Em setembro, Bim contrariou, novamente, pareceres de órgãos técnicos do Ibama e levantou o embargo sobre uma área de 22 mil hectares em que houve plantação de soja dentro de terras indígenas em Mato Grosso. A preocupação em torno da repetição desse padrão é ainda maior em relação à Mata Atlântica porque este é um dos biomas mais ameaçados do país. Estima-se que apenas 12,4% de toda a área dessa floresta nativa ainda estejam intactos. Ela é o habitat de 15,7 mil espécies de plantas e animais, dos quais 8 mil são endêmicas.


‘Razões técnicas’

Indagado pela reportagem, o Ibama afirmou que o despacho assinado por Bim teve como base “razões técnicas e jurídicas”. O órgão disse que um dos argumentos centrais do parecer que recomendou a não-anuência para o desmate era a ameaça a uma espécie de planta nativa, o pequi-anão.

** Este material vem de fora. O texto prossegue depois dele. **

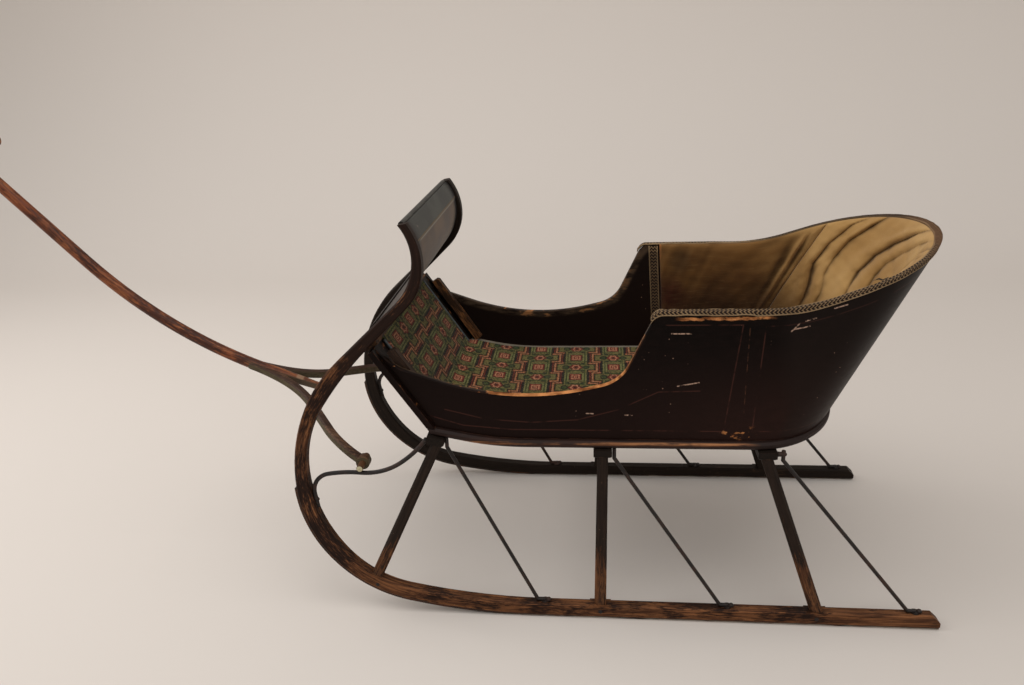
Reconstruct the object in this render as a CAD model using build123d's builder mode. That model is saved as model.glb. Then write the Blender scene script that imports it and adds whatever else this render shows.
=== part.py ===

Ainda segundo a presidência do Ibama, a empresa responsável pela hidrelétrica conseguiu provar que a espécie não estaria em extinção. A nota repetiu o argumento presente no despacho de Bim, afirmando que o órgão não deveria atuar como “corregedor” do órgão ambiental estadual.

A reportagem enviou questionamentos à Tibagi Energia, responsável pela hidrelétrica, mas, até o fechamento desta edição, não obteve resposta.

“O Ibama tem um corpo técnico extremamente qualificado e, em vários momentos, o atual presidente do órgão ignorou as recomendações e liberou atividades” — Márcia Hirota, diretora executiva da ONG S.O.S. Mata Atlântica.